Theatergoers must wait almost a full year, but they'll then have the opportunity to complete the Talley trilogy when the Cincinnati Playhouse in the Park commemorates the 20th anniversary of Talley's Folly, reuniting Wilson with longtime collaborator Marshall Mason, who directed the show's Pulitzer Prize-winning 1980 Broadway version. Also next May, Ensemble Theatre of Cincinnati will present Wilson's most recent work, the regional premiere of A Sense of Place. Wilson will visit Cincinnati in conjunction with these latter productions.
So what's the explanation for the sudden Wilson celebration? For local audiences, it may be that, perhaps more than any other writer of his generation, Wilson has used his plays to examine the common Midwestern values he learned in a youth in small town Lebanon, Mo., which later served as the setting for some of his most enduring works.
Wilson rose to attention as part of the 1960s off-off Broadway theatre movement. In smaller venues, like Caff Cino and La Mama Experimental Theatre Club, Wilson carved out what, according to theatrical scholar Christopher Bigsby, would become his distinctive style.
"Without appearing to do so, [Wilson] offers a critique of a culture in crisis," says Bigsby. "His plays celebrate those who are victims equally of their own sensibilities and of a society which sees them as irrelevant to its own myths of progress, to normative values that have little to do with human necessities."
Wilson's characters -- in plays such as Balm in Gilead, Hot l Baltimore and Burn This -- are wounded. Nearly all are experiencing a turning point, coming to terms with a hidden truth or secret insecurity. They're struggling with the past, with the present they've allowed to decay and with a need for family connection.
Far from the bleak view such an examination might suggest, Wilson's appeal may best be attributed to the fact his plays maintain a feeling of hopefulness despite the chaos. He also uses theatricality to full effect, with characters who connect to the audience through natural dialogue and, sometimes, an ability to break the fourth wall to talk directly with us.
These themes play out in Wilson's Talley trilogy. In these plays, we meet the Talley family at very different, but equally significant, Indepen-dence Days. In Talley & Son, it's July 4, 1944. Two Talley sons are off to war, and the remaining household members find themselves facing their own crises of illness, business and family scandals. (Talley's Folly follows a different perspective of this same evening, this time through the romance of kindred souls, Sally Talley and Matt Freid-mann.) Fifth of July tracks the state of the family just after the end of a very different (and not so "great") war. This time, the Talley descendants examine the legacy of the 1960s and struggle with the consequences, not only of Vietnam, but also of the world they tried to create but didn't quite succeed.

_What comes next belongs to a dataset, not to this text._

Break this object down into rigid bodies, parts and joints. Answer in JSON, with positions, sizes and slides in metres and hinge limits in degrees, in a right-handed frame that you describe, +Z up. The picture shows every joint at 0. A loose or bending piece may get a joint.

Wilson's place in history would be assured merely by his numerous awards or his role as a founding member of New York's Circle Repertory Company, from which emerged great actors including Judd Hirsch and William Hurt. But his legacy is in the ability to find the universal needs in even the most outcast members of society.
Director Marshall Mason's insight is perhaps the best summary. "The pulse of dramatic life flows through these plays, pounding with the rhythm of the American experience," says Mason.
"Lanford Wilson's writing leaves an indelible fingerprint of humanity for the reader to detect with gasps of delight," Mason adds. "This is how life was in our century, and future generations will savor the song."
TALLEY & SON, produced by The Village Players, continues through Saturday. FIFTH OF JULY will be staged at CCM's Studio Theater May 18-20.